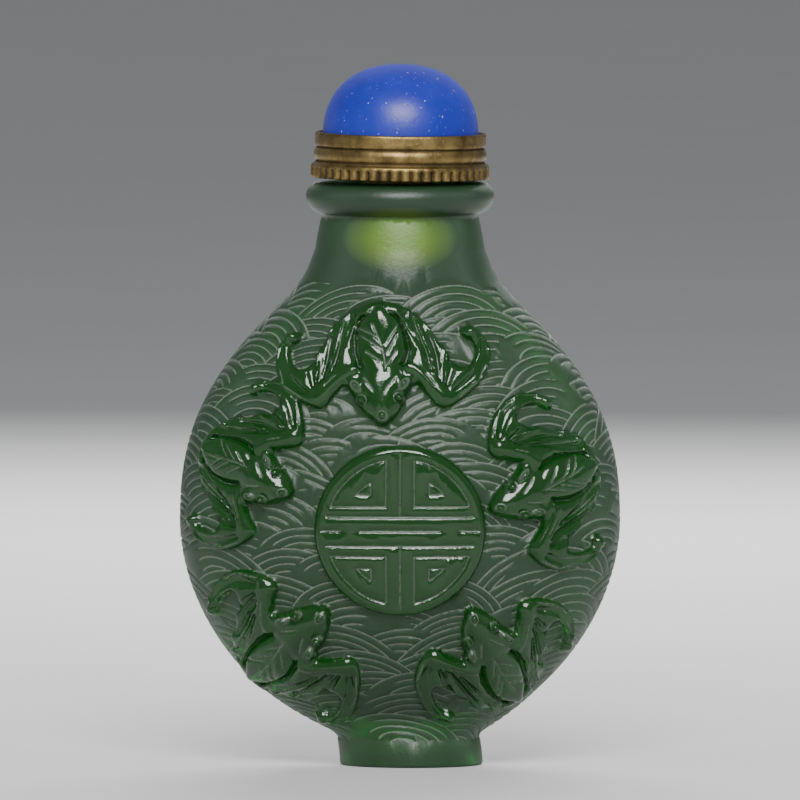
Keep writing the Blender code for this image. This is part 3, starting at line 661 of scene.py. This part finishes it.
• • • • • • •
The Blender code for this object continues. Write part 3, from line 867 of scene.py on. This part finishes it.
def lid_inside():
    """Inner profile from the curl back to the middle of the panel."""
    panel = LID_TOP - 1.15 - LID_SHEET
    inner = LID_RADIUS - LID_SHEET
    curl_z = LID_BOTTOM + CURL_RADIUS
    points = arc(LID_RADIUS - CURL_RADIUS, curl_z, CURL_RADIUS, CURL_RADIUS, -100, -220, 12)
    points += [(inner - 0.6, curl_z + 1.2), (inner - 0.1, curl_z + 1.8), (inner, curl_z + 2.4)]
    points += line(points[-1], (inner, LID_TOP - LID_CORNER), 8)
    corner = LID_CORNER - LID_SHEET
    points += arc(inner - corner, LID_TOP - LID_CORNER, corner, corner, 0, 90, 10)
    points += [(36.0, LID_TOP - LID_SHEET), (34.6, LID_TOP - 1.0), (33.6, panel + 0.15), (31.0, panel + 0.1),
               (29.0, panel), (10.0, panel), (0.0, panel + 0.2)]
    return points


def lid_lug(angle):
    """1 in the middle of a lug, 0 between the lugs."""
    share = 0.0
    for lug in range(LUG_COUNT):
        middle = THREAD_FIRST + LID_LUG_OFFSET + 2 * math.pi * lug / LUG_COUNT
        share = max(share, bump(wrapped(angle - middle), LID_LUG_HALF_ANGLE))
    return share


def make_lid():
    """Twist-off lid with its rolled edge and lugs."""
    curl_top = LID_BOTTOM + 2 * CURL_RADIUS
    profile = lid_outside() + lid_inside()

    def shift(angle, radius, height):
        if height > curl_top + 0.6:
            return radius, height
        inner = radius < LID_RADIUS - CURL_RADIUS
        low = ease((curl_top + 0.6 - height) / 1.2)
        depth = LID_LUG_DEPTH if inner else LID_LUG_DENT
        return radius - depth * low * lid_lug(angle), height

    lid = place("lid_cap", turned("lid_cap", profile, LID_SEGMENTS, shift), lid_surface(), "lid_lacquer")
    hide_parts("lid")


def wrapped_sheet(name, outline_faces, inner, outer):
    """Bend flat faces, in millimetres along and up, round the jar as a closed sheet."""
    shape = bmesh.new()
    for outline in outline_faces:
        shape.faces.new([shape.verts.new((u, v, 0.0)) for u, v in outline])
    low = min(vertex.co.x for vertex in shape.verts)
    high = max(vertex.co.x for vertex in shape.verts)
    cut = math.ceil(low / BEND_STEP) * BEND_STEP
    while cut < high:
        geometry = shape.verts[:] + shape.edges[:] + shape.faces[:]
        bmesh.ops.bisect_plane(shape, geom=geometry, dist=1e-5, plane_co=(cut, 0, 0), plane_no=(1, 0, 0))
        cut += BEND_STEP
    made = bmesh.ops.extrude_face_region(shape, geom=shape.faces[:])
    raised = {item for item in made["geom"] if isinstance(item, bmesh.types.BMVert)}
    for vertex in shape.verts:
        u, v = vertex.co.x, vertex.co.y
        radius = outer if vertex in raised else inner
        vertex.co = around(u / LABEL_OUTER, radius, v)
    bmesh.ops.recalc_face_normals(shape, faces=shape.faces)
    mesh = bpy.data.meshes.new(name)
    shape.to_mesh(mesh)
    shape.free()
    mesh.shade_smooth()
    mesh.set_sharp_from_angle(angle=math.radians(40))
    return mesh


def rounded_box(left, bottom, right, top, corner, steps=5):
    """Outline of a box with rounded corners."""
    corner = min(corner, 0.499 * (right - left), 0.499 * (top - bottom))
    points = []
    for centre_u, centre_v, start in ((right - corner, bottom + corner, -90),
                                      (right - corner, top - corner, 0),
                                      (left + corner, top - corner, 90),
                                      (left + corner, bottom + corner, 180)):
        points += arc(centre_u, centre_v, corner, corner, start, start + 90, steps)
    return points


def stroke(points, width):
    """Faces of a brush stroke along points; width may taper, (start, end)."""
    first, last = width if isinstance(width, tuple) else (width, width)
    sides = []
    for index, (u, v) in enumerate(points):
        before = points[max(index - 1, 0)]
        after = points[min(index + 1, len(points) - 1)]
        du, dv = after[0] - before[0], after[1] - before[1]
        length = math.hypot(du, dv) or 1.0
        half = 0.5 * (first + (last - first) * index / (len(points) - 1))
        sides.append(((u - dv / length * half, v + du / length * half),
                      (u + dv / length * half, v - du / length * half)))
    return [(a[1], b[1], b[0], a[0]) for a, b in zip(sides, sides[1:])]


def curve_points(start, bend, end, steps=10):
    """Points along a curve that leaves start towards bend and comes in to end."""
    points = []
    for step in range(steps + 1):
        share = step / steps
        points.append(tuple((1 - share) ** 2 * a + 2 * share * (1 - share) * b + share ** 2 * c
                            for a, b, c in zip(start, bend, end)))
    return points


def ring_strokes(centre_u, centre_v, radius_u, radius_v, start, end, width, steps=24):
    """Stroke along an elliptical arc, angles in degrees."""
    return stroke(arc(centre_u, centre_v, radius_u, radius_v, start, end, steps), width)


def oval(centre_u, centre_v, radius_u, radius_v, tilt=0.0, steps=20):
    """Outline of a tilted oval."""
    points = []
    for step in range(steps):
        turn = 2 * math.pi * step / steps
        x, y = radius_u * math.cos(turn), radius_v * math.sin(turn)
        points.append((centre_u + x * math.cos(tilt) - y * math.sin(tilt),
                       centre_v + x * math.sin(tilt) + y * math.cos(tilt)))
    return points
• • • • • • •
[TASK]: Pull out the lines above in which the word "Blender" appears.

[TASK SOLUTION]:
Keep writing the Blender code for this image. This is part 3, starting at line 661 of scene.py. This part finishes it.
The Blender code for this object continues. Write part 3, from line 867 of scene.py on. This part finishes it.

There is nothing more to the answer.